Reprodução da carta recebida por Riol Grande

Leia a íntegra da carta de reconhecimento:

Venho em nome de Sua Majestade Oba (Dr) Lamidi Olayiwola Adeyemi III, Rei de Oyo, o supremo guardião da história e costumes das terras Yorubas para enviar nossas saudações.

Sua Majestade Imperial vem por este meio reconhecer e parabenizar o incansável trabalho de resgate, reconhecimento, empoderamento e de promoção de desenvolvimento sustentável dos Povos Tradicionais de Matriz Africana, realizado pela Prefeitura Municipal da cidade do Rio Grande, no estado do Rio Grande do Sul, e pelo Fórum Nacional de Segurança Alimentar e Nutricional dos Povos Tradicionais de Matriz Africana (FONSANPOTMA).
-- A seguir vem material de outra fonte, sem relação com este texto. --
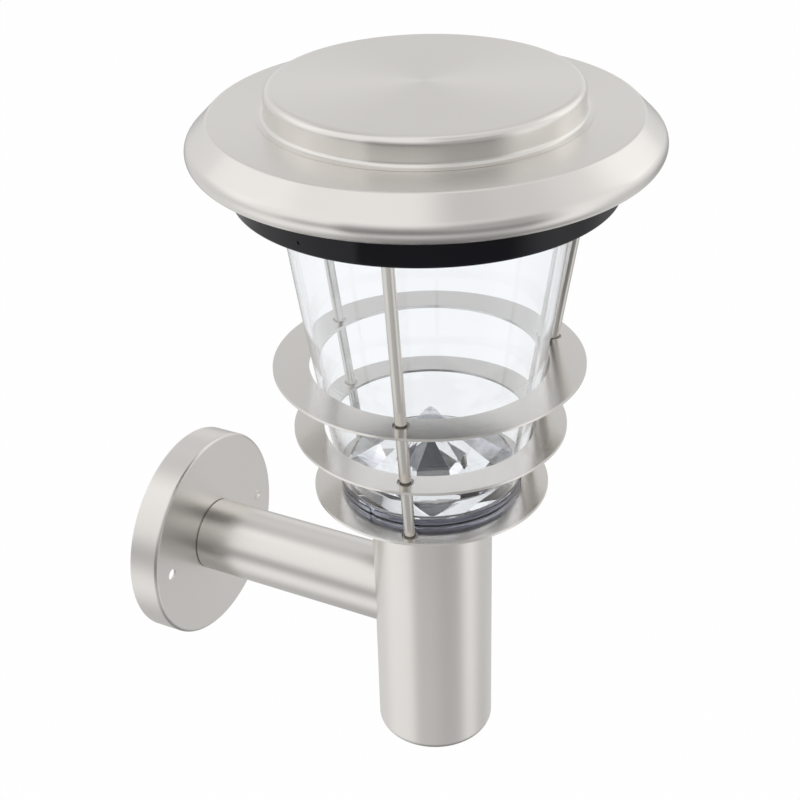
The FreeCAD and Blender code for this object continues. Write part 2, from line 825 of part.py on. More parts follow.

Essas duas instituições brasileiras têm realizado um importante trabalho, na legislação brasileira, de discussão, criação e implementação de políticas públicas que reconhecem os valores civilizatórios africanos e afro-brasileiros. Esses trabalhos evidenciam a existência de uma visão de mundo oriunda do continente africano, que leva em consideração a relação com o sagrado, o respeito a ancestralidade, o uso equilibrado dos recursos naturais e as formas de viver coletivamente.
Ressaltamos a importância de ações como as realizadas por essas duas instituições brasileiras para a promoção do reconhecimento e a preservação dos valores levados pelos nossos ancestrais africanos, quando sequestrados, na condição de seres escravizados, e que contribuíram de forma contundente para a formação não só da cultura popular, mas sim para a estruturação da nação brasileira como um todo.

Por favor, aceite os meus os mais altos cumprimentos.

Prince Totoola Adeyemi
Secretário particular do Alaafin (Rei de Oyo).